__Dataset content__
··········

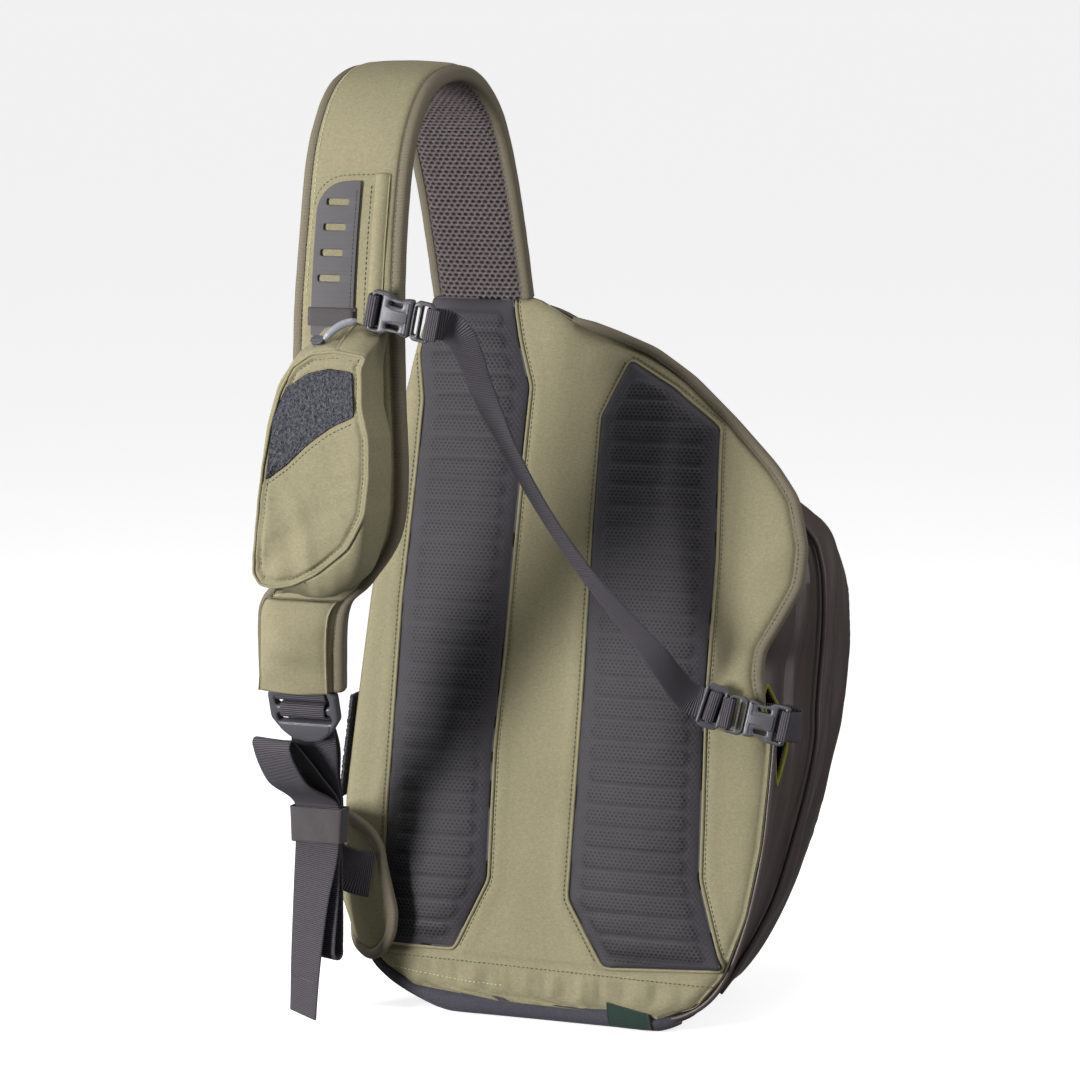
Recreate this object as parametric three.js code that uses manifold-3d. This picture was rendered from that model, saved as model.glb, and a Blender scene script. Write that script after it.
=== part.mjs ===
// Sling bag for fishing tackle, worn over one shoulder.
// Millimetres, +Z up. The padded back panel faces -Y, towards the wearer, and leans back by backLean.
// The origin is on the floor, at the middle of the bag's flat base.
import * as THREE from "three";
import { mergeVertices } from "three/addons/utils/BufferGeometryUtils.js";
import Module from "manifold-3d";

const wasm = await Module();
wasm.setup();

// Driving dimensions
const gap = 0.3; // between pieces that touch
const backLean = THREE.MathUtils.degToRad(9);
const backFoot = 78; // from the origin to the panel's rear face at the floor
const bagWidth = 302;
const bagHeight = 464;
const bagDepth = 158;
const shellWall = 2.2;
const baseWall = 3;
const baseReach = 0.8; // share of the depth that the base cloth covers
const weltSize = 4;
const panelThickness = 12;
const padThickness = 8;
const bindingWidth = 9;
const bindingProud = 1.2; // how far a binding stands out past the cloth that it wraps
const strapWidth = 68;
const strapReach = 203; // how far the strap stands out in front of its root
const strapRise = 144; // from its root to the top of its arch
const strapDrop = 231; // from the root's level down to its lower end
const strapSwing = 52; // how far the lower end is set to the left
const strapFoam = 8;
const strapMesh = 3.2;
const rootAcrossShare = -0.2467; // middle of the strap's root on the panel
const rootUpShare = 0.981; // height of the strap's root up the panel
const endCoverLength = 60;
const endCoverThickness = 3.5;
const ladderLength = 84;
const ladderWidth = 26;
const ladderFoot = 230; // up the strap from its lower end
const ladderThickness = 1.6;
const ladderHead = 12; // from its upper end to the first slot
const ladderSlots = 4;
const ladderSlotPitch = 15;
const ladderSlotLength = 14.5;
const ladderSlotHeight = 4.2;
const flapWidth = 9;
const flapThickness = 3;
const flapSink = 4; // how far its foot goes down behind the pouch's top
const flapLength = 104;
const pouchFoot = 66;
const pouchLength = 154;
const pouchWidth = 74;
const pouchDepth = 30;
const pouchWall = 1.6;
const patchThickness = 1.6;
const mainWebWidth = 30;
const webThickness = 1.6;
const sideWebWidth = 19;
const keeperHeight = 22;
const keeperDrop = 75; // from the lock's middle down to the keeper's
const upperLift = 19.2; // up the strap from the pouch's top to the upper buckle
const wingReach = 37; // how far the hip wing comes across from the gusset
const wingTurn = 22; // how far it stands in front of the panel's foot
const wingUp = 81.5; // its middle's height
const wingHeight = 91;
const wingThickness = 4;
const pileFoot = 131;
const pileLength = 66;
const pileSwell = 0.018; // how much wider the bag is behind the strip of pile
const lockThickness = 7;
const buckleThickness = 7;
const buckleWidth = 25;
const labelLength = 28;

const cosLean = Math.cos(backLean);
const sinLean = Math.sin(backLean);

// Outlines seen from the wearer's side, as shares of bagWidth and bagHeight: the back panel, the bag
// where it meets the panel, and the bag at its widest. The panel runs out past the bag as a wing.
// wing marks the rows with a bound edge, base the rows that stand on the base cloth.
const outlineRows = [
  { panel: [-0.361, 0.981], bag: [-0.351, 0.972], wide: [-0.365, 0.962] },
  { panel: [-0.248, 0.981], bag: [-0.245, 0.972], wide: [-0.25, 0.968] },
  { panel: [-0.132, 0.981], bag: [-0.135, 0.965], wide: [-0.135, 0.962] },
  { panel: [-0.026, 0.957], bag: [-0.045, 0.935], wide: [-0.04, 0.93], wing: true },
  { panel: [0.062, 0.939], bag: [0.03, 0.9], wide: [0.04, 0.895], wing: true },
  { panel: [0.149, 0.918], bag: [0.1, 0.868], wide: [0.115, 0.86], wing: true },
  { panel: [0.238, 0.881], bag: [0.176, 0.825], wide: [0.19, 0.82], wing: true },
  { panel: [0.331, 0.828], bag: [0.254, 0.768], wide: [0.28, 0.77], wing: true },
  { panel: [0.424, 0.769], bag: [0.33, 0.706], wide: [0.37, 0.725], wing: true },
  { panel: [0.477, 0.724], bag: [0.384, 0.656], wide: [0.437, 0.676], wing: true },
  { panel: [0.503, 0.659], bag: [0.412, 0.61], wide: [0.466, 0.622], wing: true },
  { panel: [0.497, 0.606], bag: [0.421, 0.572], wide: [0.472, 0.57], wing: true },
  { panel: [0.457, 0.556], bag: [0.412, 0.535], wide: [0.472, 0.53], wing: true },
  { panel: [0.424, 0.517], bag: [0.383, 0.502], wide: [0.471, 0.495], wing: true },
  { panel: [0.421, 0.483], bag: [0.382, 0.477], wide: [0.469, 0.46], wing: true },
  { panel: [0.434, 0.448], bag: [0.394, 0.446], wide: [0.467, 0.42], wing: true },
  { panel: [0.444, 0.399], bag: [0.441, 0.399], wide: [0.466, 0.375] },
  { panel: [0.44, 0.323], bag: [0.437, 0.323], wide: [0.45, 0.31] },
  { panel: [0.434, 0.256], bag: [0.43, 0.256], wide: [0.43, 0.255] },
  { panel: [0.411, 0.162], bag: [0.406, 0.162], wide: [0.395, 0.165] },
  { panel: [0.371, 0.082], bag: [0.365, 0.078], wide: [0.345, 0.095] },
  { panel: [0.315, 0.037], bag: [0.308, 0.026], wide: [0.29, 0.035] },
  { panel: [0.232, 0.017], bag: [0.232, 0], wide: [0.232, 0], base: true },
  { panel: [0.126, 0.022], bag: [0.126, 0], wide: [0.126, 0], base: true },
  { panel: [0, 0.024], bag: [0, 0], wide: [0, 0], base: true },
  { panel: [-0.123, 0.026], bag: [-0.123, 0], wide: [-0.123, 0], base: true },
  { panel: [-0.228, 0.026], bag: [-0.228, 0], wide: [-0.228, 0], base: true },
  { panel: [-0.308, 0.034], bag: [-0.306, 0.014], wide: [-0.306, 0.012], base: true },
  { panel: [-0.384, 0.058], bag: [-0.379, 0.038], wide: [-0.385, 0.04], base: true },
  { panel: [-0.43, 0.086], bag: [-0.427, 0.073], wide: [-0.44, 0.075], base: true },
  { panel: [-0.464, 0.151], bag: [-0.461, 0.147], wide: [-0.48, 0.147] },
  { panel: [-0.49, 0.216], bag: [-0.487, 0.216], wide: [-0.515, 0.216] },
  { panel: [-0.497, 0.28], bag: [-0.494, 0.28], wide: [-0.528, 0.28] },
  { panel: [-0.483, 0.42], bag: [-0.48, 0.42], wide: [-0.52, 0.42] },
  { panel: [-0.467, 0.56], bag: [-0.464, 0.56], wide: [-0.507, 0.56] },
  { panel: [-0.444, 0.7], bag: [-0.44, 0.7], wide: [-0.485, 0.7] },
  { panel: [-0.421, 0.823], bag: [-0.417, 0.823], wide: [-0.458, 0.823] },
  { panel: [-0.391, 0.916], bag: [-0.386, 0.91], wide: [-0.42, 0.905] },
];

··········

__The task__
Each line from the start of the listing above through the line containing "wasm.setup();" should be copied exactly, please, with no other lines added.

__The output__
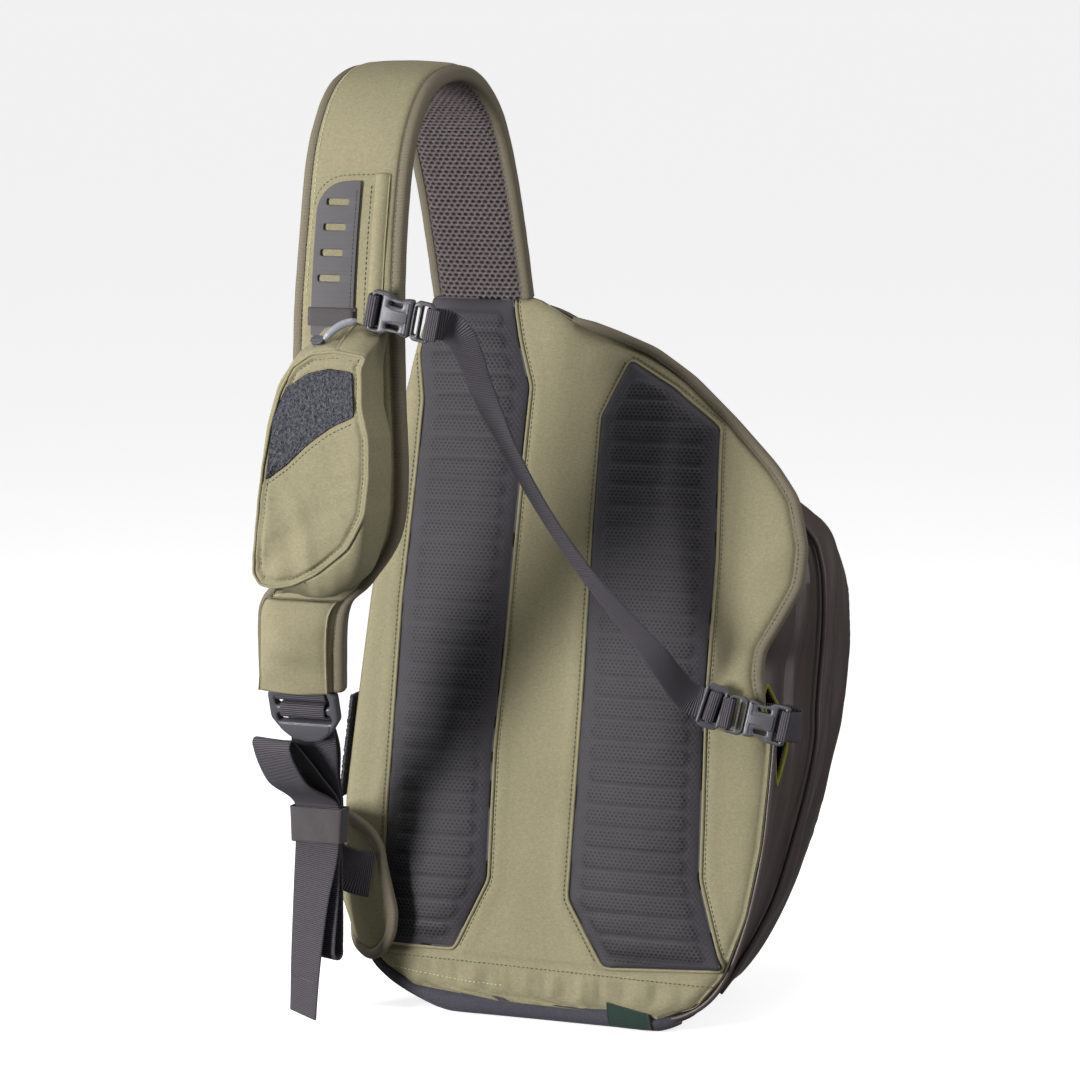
Recreate this object as parametric three.js code that uses manifold-3d. This picture was rendered from that model, saved as model.glb, and a Blender scene script. Write that script after it.
=== part.mjs ===
// Sling bag for fishing tackle, worn over one shoulder.
// Millimetres, +Z up. The padded back panel faces -Y, towards the wearer, and leans back by backLean.
// The origin is on the floor, at the middle of the bag's flat base.
import * as THREE from "three";
import { mergeVertices } from "three/addons/utils/BufferGeometryUtils.js";
import Module from "manifold-3d";

const wasm = await Module();
wasm.setup();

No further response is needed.